Greater Exposure to Claims

Dodd-Frank also may increase the likelihood that an employer will be sued for retaliation and may increase the cost of defending those claims, both in terms of higher litigation expenses and greater damages exposure. First, Dodd-Frank redefines the limitations period for SOX whistleblower claims which gives employees a much longer period of time within which to sue. Second, more employees now have the ability to sue—Dodd-Frank extends SOX whistleblower protection to employees of private subsidiaries and affiliates of public companies and employees of "nationally recognized statistical rating organizations," and creates new whistleblower protection for financial services employees.

Third, responding to whistleblower complaints will cost more because these claims must be litigated in court, as opposed to in arbitral fora (which typically is less expensive). Employers must also face the risk of potentially higher damage awards at a jury trial versus a bench trial, and must deal with the loss of additional privacy provided in arbitration. To lessen the risk of claims of retaliation, employers may wish to incorporate strong rules of confidentiality or anonymity (to the extent practicable), into their compliance programs.
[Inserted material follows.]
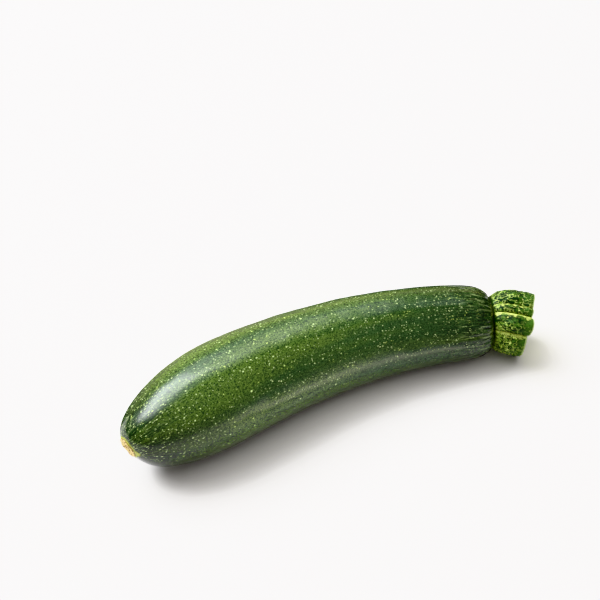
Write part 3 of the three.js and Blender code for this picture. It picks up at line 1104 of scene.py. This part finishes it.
class ZUCCHINI_OT_set_stage(bpy.types.Operator):
    """Lay the floor, and set up the wall, the lights, the cards and the camera"""

    bl_idname = "zucchini.set_stage"
    bl_label = "Set Stage"

    def execute(self, context):
        scene = context.scene
        stage = scene.zucchini_stage
        floor = self.lay_floor(stage)
        self.stand_backdrop(stage)
        self.set_camera(scene, stage)
        self.hang_lights(stage, floor)
        self.stand_cards(scene.zucchini_fruit)
        self.paint_surroundings(scene, stage)
        scene.view_settings.view_transform = "Khronos PBR Neutral"
        return {"FINISHED"}

    def lay_floor(self, stage):
        bm = bmesh.new()
        bmesh.ops.create_circle(bm, cap_ends=True, radius=stage.floor_radius, segments=96)
        return staged("floor", bm, floor_material(stage))

    def stand_backdrop(self, stage):
        """A pale wall all round, seen only by the camera, which hides the floor's dim far edge."""
        bm = bmesh.new()
        glow = bm.verts.layers.float.new("glow")
        bmesh.ops.create_circle(bm, radius=stage.backdrop_radius, segments=128)
        wall = bmesh.ops.extrude_edge_only(bm, edges=bm.edges[:])["geom"]
        top = [vert for vert in wall if isinstance(vert, bmesh.types.BMVert)]
        bmesh.ops.translate(bm, vec=UP * stage.backdrop_height, verts=top)
        for vert in top:
            vert[glow] = 1
        card = glowing("backdrop_card", stage.backdrop_foot, stage.backdrop_top, stage.backdrop_glow)
        staged("backdrop", bm, card, "camera")

    def set_camera(self, scene, stage):
        data = bpy.data.cameras.new("camera")
        data.lens = stage.focal_length
        data.sensor_width = stage.sensor_width
        camera = linked(data)
        back = outwards(stage.camera_azimuth, stage.camera_elevation)
        aim(camera, back, stage.camera_distance, Vector(stage.camera_aim))
        scene.camera = camera

    def hang_lights(self, stage, floor):
        """Azimuths of lights are as seen from the camera's side: behind the object is half a turn on."""
        behind = stage.camera_azimuth + math.pi
        target = UP * stage.light_aim
        floor_only = bpy.data.collections.new("floor_only")
        floor_only.objects.link(floor)
        for name, power, size, azimuth, elevation, roll, tint, shows_in in LIGHTS:
            light = soft_light(name, power * stage.light, size, tint)
            direction = outwards(behind - math.radians(azimuth), math.radians(elevation))
            aim(light, direction, stage.light_distance, target, math.radians(roll))
            light.visible_glossy = shows_in == "gloss"
            light.visible_diffuse = shows_in != "gloss"
            if shows_in == "floor":
                light.light_linking.receiver_collection = floor_only

    def stand_cards(self, shape):
        for name, ends, foot, reach, moved, fade_along, fade_out, *glow in CARDS:
            bm = card_beside(shape, ends, foot, reach, moved, fade_along, fade_out)
            staged(name, bm, glowing(name + "_card", *glow), "glossy")

    def paint_surroundings(self, scene, stage):
        """Dim and even, whichever way a ray leaves the stage."""
        world = bpy.data.worlds.new("studio")
        world.use_nodes = True
        background = world.node_tree.nodes["Background"]
        background.inputs["Color"].default_value = (*stage.sky_colour, 1)
        background.inputs["Strength"].default_value = stage.sky
        scene.world = world


class ZUCCHINI_PT_panel(bpy.types.Panel):
    """Lists the pieces and their settings"""

    bl_idname = "ZUCCHINI_PT_panel"
    bl_label = "Zucchini"
    bl_space_type = "VIEW_3D"
    bl_region_type = "UI"
    bl_category = "Zucchini"

    def draw(self, context):
        layout = self.layout
        for operator in OPERATORS:
            layout.operator(operator.bl_idname)
        for name, group in SETTINGS.items():
            box = layout.box()
            box.label(text=group.__name__)
            settings = getattr(context.scene, name)
            for key in group.__annotations__:
                box.prop(settings, key)


OPERATORS = (ZUCCHINI_OT_grow_fruit, ZUCCHINI_OT_grow_stem, ZUCCHINI_OT_set_stage)


def register():
    for cls in (*SETTINGS.values(), *OPERATORS, ZUCCHINI_PT_panel):
        bpy.utils.register_class(cls)
    for name, group in SETTINGS.items():
        setattr(bpy.types.Scene, name, PointerProperty(type=group))


def unregister():
    for name in SETTINGS:
        delattr(bpy.types.Scene, name)
    for cls in reversed((*SETTINGS.values(), *OPERATORS, ZUCCHINI_PT_panel)):
        bpy.utils.unregister_class(cls)


def write_sizes():
    """Brings the scene's objects up to date."""
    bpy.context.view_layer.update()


def main():
    register()
    bpy.ops.zucchini.grow_fruit()
    bpy.ops.zucchini.grow_stem()
    bpy.ops.zucchini.set_stage()
    write_sizes()


if __name__ == "__main__":
    main()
Employers may also consider ensuring that the person or persons responsible for investigating employee whistleblower reports will not be responsible for making employment decisions with regard to such employees.

Jeffrey S. Klein and Nicholas J. Pappas are partners at Weil, Gotshal & Manges. Daniel J. Venditti, an associate at the firm, assisted with the preparation of this article.


  1. See 18 U.S.C. 1514A. For further background on Sarbanes-Oxley, see Klein and Pappas, "The Whistleblower Provisions of the Sarbanes-Oxley Act," NYLJ, Dec. 2, 2002, at 3; Klein and Pappas, "Defining 'Whistleblower' Under the Sarbanes-Oxley Act," NYLJ, Aug. 7, 2006, at 3; Klein and Pappas, "Limitations on Conduct Protected Under ," NYLJ, Feb. 1, 2010, at 3.
  2. See, e.g., Schmidt v. Levi Strauss & Co., 2008 WL 859705 (N.D. Cal. March 28, 2008); Walton v. Nova Info. Sys., 514 F.Supp.2d 1031 (E.D. Tenn. 2007).
  3. See Graham County Soil & Water Conservation Dist. v. United States ex rel. Wilson, 545 U.S. 409 (2005); see also Riddle v. Dyncorp Int'l Inc., No. 3:10-CV-0546-L, 2010 WL 3304245 (N.D. Tex. Jan. 14, 2011) (holding that Dodd-Frank's revisions to the FCA do not apply retroactively to employees' retaliation claim, and applying 90-day limitations period set forth in the Texas Whistleblower Act).
  4. Jean Eaglesham and Ashby Jones, Dec. 10, 2010, "Whistleblower Bounties Pose Challenges," WALL ST. J., Dec. 10, 2010, at C1.
  5. See Dodd-Frank Act §924(d); Implementing the Dodd-Frank Wall Street Reform and Consumer Protection Act—Dates to Be Determined, (last modified Dec. 2, 2010).